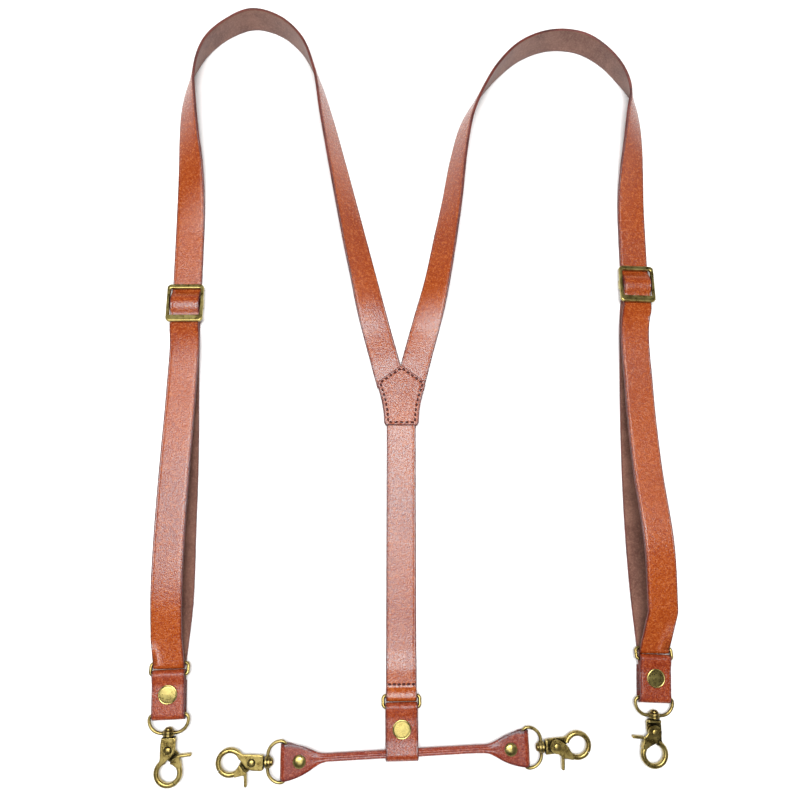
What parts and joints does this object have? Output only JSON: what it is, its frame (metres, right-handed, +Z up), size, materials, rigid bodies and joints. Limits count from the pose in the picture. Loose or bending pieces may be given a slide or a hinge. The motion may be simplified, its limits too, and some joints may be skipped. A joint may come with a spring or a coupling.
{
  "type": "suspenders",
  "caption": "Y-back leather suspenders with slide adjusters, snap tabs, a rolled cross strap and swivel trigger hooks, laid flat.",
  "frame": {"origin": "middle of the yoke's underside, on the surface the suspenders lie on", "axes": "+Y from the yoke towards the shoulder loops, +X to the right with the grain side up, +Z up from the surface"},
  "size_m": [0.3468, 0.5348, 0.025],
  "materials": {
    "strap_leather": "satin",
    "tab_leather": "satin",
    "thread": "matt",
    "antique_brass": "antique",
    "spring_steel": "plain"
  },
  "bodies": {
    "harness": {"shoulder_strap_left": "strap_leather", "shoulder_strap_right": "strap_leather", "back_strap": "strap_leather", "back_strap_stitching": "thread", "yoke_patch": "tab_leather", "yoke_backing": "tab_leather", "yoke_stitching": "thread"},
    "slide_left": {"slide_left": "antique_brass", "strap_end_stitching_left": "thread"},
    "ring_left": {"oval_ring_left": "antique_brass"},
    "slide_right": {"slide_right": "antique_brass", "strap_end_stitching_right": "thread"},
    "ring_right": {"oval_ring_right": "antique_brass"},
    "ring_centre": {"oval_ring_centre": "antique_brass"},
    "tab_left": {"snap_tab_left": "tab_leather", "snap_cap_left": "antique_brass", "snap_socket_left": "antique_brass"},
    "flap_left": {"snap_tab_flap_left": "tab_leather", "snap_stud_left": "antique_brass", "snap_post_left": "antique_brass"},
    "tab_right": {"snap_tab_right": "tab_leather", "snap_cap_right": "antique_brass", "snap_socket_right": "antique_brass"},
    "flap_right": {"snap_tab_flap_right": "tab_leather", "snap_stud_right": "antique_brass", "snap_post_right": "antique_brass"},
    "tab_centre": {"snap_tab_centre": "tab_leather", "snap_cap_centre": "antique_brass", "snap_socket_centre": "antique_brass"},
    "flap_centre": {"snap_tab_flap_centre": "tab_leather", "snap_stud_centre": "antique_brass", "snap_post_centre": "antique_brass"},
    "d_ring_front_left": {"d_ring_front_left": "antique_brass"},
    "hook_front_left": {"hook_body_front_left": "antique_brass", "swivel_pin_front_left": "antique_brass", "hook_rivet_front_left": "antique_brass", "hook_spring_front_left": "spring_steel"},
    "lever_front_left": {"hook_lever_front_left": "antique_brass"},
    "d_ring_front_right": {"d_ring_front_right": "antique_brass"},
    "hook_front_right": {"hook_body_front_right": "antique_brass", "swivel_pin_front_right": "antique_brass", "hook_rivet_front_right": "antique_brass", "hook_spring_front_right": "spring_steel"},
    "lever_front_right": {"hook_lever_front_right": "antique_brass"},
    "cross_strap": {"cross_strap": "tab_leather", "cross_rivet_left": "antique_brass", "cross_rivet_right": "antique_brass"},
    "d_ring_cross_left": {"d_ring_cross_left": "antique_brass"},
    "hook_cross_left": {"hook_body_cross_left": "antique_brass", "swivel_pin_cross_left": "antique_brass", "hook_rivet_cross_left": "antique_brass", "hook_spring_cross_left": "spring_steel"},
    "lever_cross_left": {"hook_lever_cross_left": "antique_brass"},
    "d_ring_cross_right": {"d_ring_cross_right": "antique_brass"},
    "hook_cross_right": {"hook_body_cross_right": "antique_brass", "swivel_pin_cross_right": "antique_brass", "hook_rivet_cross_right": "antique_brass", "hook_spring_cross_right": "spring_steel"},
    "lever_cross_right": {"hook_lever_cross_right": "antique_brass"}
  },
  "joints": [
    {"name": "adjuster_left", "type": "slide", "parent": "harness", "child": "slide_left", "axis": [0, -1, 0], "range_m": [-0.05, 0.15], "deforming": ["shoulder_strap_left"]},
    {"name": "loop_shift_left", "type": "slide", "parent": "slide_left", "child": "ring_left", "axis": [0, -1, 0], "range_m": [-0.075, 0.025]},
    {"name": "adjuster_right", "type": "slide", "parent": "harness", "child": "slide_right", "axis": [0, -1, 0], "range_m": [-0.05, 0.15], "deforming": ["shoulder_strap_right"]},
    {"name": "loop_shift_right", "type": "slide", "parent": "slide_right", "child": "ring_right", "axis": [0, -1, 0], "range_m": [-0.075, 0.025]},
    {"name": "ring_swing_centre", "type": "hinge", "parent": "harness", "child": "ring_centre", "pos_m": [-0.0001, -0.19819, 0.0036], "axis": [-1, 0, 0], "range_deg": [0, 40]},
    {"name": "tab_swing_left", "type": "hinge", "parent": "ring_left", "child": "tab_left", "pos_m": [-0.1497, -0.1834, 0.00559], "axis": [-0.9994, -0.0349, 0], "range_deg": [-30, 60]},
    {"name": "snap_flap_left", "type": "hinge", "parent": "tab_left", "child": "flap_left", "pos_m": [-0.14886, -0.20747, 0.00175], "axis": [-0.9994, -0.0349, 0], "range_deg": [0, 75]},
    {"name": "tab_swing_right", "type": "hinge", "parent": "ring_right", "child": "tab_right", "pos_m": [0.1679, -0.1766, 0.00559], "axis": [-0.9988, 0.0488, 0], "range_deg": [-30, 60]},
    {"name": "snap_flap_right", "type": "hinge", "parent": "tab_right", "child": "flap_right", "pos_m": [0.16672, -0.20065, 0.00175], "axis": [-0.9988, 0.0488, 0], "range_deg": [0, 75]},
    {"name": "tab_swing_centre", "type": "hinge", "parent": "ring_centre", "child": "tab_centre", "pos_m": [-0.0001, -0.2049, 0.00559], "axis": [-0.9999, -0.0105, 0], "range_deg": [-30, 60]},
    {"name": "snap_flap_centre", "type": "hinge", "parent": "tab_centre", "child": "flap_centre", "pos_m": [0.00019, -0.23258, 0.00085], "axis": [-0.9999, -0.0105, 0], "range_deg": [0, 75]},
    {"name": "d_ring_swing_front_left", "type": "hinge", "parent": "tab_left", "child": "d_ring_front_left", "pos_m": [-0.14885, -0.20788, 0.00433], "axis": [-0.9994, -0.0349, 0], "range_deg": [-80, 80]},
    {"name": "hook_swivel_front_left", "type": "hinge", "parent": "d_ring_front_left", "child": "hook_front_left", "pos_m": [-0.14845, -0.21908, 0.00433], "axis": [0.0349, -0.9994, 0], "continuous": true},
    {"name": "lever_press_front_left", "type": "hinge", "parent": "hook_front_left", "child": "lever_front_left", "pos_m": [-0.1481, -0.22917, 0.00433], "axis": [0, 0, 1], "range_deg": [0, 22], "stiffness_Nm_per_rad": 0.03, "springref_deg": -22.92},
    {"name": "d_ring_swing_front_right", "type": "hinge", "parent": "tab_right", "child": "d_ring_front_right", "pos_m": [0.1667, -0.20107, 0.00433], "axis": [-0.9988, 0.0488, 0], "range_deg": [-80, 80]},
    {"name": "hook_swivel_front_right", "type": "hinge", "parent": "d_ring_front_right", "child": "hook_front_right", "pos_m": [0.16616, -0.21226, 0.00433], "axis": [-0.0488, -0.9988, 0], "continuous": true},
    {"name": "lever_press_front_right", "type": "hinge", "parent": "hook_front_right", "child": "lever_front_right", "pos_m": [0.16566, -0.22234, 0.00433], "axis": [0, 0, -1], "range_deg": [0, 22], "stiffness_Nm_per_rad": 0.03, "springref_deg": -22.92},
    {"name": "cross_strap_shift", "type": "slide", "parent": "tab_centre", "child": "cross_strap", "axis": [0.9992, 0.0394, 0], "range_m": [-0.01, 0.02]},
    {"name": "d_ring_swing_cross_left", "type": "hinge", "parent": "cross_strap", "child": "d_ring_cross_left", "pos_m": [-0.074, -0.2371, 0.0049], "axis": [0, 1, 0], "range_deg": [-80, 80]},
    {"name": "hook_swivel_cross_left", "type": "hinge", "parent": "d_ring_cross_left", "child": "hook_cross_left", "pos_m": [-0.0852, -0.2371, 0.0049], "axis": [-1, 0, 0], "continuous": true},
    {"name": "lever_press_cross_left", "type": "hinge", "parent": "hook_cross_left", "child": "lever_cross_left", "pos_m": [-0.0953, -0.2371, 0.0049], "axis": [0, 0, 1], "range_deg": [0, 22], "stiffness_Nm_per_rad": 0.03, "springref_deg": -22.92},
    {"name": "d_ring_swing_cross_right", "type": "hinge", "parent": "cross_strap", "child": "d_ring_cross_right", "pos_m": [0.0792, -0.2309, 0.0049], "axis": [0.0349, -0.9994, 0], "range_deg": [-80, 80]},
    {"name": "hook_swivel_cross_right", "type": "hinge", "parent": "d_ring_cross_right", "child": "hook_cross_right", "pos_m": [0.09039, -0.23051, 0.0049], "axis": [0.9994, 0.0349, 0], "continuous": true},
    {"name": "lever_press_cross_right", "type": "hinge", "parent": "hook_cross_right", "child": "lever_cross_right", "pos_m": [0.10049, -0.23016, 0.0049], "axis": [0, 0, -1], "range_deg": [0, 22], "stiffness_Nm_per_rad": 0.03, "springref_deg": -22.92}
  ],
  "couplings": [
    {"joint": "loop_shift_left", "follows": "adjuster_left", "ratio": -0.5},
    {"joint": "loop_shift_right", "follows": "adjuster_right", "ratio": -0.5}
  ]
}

____________

• [TASK OBJECTIVE]:
Write out every line of the preceding listing that contains "bodies".

• [FINAL RESULT]:
What parts and joints does this object have? Output only JSON: what it is, its frame (metres, right-handed, +Z up), size, materials, rigid bodies and joints. Limits count from the pose in the picture. Loose or bending pieces may be given a slide or a hinge. The motion may be simplified, its limits too, and some joints may be skipped. A joint may come with a spring or a coupling.
  "bodies": {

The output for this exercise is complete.